→ Entries with parts and joints
---------------
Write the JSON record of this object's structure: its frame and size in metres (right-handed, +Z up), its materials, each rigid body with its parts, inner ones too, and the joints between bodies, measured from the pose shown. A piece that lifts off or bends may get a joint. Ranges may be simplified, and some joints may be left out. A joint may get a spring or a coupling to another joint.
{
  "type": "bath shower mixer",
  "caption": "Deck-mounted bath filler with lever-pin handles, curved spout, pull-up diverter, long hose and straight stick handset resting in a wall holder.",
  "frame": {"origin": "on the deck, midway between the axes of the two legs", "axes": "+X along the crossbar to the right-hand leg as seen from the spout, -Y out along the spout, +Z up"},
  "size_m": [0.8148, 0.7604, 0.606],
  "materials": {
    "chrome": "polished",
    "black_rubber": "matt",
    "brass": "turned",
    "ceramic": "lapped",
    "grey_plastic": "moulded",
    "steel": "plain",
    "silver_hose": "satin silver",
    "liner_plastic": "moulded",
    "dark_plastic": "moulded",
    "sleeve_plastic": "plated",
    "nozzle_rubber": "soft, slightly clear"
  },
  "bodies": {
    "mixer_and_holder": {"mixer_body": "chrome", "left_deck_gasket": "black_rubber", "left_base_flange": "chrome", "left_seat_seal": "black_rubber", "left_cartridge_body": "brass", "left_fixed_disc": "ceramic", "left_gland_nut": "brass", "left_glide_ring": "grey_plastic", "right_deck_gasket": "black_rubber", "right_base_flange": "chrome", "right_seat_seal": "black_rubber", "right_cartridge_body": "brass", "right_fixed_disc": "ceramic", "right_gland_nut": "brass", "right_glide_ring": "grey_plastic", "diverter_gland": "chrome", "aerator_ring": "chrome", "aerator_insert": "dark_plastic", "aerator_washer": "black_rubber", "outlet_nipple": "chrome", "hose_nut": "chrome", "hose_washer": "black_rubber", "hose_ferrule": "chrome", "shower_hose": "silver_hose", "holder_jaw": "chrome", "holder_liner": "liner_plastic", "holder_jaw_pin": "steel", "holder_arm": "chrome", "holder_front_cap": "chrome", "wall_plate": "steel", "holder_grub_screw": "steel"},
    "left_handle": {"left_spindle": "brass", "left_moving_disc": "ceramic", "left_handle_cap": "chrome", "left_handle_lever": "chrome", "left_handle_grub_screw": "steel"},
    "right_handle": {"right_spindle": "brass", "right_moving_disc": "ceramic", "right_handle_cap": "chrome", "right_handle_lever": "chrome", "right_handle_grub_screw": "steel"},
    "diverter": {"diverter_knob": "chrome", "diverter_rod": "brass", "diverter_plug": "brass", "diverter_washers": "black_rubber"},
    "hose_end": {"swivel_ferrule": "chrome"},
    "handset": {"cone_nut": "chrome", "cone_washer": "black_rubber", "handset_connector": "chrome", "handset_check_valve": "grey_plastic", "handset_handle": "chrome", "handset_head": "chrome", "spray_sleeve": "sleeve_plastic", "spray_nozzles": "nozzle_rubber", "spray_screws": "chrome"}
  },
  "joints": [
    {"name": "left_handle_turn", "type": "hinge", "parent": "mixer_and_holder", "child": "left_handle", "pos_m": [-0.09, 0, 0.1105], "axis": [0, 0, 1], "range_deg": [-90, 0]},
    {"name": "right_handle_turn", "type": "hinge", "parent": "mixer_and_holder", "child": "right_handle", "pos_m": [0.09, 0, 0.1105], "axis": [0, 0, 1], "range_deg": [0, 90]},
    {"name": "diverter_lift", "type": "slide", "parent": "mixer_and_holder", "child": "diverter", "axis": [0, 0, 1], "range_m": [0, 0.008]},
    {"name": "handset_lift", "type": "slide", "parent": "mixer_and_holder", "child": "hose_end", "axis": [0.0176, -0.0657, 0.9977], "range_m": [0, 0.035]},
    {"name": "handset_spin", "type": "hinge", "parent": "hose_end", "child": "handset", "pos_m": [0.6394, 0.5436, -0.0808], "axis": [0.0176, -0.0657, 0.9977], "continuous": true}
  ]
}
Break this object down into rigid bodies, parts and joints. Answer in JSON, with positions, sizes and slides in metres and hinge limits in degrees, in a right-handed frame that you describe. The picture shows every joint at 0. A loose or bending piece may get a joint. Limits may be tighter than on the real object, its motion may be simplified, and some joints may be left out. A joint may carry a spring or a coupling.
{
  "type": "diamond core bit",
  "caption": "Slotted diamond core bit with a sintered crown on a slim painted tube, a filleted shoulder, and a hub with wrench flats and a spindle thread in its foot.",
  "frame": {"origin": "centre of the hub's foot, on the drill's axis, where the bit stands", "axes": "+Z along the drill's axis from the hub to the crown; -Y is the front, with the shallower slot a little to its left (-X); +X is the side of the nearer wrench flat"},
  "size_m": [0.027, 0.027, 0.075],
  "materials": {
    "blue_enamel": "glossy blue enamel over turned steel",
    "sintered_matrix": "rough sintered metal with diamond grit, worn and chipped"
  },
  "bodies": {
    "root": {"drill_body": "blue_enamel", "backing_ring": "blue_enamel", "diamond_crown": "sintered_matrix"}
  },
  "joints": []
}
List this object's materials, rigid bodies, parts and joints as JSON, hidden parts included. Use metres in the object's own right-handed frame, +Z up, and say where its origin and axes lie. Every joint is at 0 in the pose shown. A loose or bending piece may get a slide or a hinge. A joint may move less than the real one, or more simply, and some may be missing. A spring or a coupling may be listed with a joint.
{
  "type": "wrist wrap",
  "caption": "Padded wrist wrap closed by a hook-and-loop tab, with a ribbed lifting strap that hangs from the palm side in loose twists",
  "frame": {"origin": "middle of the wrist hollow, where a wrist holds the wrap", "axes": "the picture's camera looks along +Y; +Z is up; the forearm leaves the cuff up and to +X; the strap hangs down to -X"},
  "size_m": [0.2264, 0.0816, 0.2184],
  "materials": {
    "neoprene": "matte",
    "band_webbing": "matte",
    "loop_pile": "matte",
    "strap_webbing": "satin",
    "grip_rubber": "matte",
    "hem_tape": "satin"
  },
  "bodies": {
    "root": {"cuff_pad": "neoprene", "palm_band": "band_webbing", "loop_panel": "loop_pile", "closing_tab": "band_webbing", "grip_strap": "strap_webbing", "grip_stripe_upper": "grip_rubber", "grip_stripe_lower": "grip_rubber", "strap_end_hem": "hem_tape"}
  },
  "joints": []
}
---------------
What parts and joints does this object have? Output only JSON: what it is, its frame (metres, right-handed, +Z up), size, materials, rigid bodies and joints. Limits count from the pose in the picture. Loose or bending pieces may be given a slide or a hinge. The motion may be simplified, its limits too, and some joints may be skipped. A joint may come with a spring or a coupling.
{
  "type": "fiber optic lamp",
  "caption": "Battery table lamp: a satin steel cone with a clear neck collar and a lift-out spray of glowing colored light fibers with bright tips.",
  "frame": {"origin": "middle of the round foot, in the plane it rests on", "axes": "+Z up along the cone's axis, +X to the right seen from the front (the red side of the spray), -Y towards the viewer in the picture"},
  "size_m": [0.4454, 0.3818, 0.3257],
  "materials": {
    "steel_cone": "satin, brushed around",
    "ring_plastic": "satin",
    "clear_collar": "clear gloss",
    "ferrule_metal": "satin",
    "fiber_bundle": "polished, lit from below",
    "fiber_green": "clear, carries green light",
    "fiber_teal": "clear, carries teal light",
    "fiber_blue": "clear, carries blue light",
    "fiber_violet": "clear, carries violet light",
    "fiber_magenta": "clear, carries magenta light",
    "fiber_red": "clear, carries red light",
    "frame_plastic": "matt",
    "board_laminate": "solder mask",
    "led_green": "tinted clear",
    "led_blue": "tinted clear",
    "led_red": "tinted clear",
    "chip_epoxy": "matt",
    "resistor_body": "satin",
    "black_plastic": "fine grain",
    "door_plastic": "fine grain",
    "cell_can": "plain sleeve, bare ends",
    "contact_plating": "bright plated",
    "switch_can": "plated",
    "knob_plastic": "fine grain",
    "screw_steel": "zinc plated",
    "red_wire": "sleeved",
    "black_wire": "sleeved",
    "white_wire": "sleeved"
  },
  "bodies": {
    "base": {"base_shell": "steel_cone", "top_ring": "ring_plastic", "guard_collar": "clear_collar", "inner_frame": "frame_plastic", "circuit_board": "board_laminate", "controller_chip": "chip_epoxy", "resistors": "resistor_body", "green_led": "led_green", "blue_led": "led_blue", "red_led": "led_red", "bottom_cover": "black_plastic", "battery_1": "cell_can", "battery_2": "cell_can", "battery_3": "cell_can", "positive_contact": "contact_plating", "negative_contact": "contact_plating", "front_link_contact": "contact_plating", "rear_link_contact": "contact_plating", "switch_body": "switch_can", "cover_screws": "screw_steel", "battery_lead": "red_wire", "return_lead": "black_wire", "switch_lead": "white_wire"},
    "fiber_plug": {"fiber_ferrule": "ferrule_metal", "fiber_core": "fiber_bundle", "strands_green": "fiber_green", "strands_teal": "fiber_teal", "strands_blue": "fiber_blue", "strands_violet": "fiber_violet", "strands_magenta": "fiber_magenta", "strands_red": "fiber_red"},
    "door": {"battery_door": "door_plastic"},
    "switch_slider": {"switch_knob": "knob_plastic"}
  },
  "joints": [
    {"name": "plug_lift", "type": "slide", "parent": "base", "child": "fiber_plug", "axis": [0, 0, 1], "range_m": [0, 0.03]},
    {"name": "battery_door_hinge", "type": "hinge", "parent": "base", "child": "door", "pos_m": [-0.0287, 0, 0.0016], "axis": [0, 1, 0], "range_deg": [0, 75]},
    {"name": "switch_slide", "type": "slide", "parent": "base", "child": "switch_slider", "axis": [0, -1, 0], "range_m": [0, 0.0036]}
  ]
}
---------------
→ Objective
From the listing, copy every line where the string "between" appears.

→ Response
Write the JSON record of this object's structure: its frame and size in metres (right-handed, +Z up), its materials, each rigid body with its parts, inner ones too, and the joints between bodies, measured from the pose shown. A piece that lifts off or bends may get a joint. Ranges may be simplified, and some joints may be left out. A joint may get a spring or a coupling to another joint.
  "frame": {"origin": "on the deck, midway between the axes of the two legs", "axes": "+X along the crossbar to the right-hand leg as seen from the spout, -Y out along the spout, +Z up"},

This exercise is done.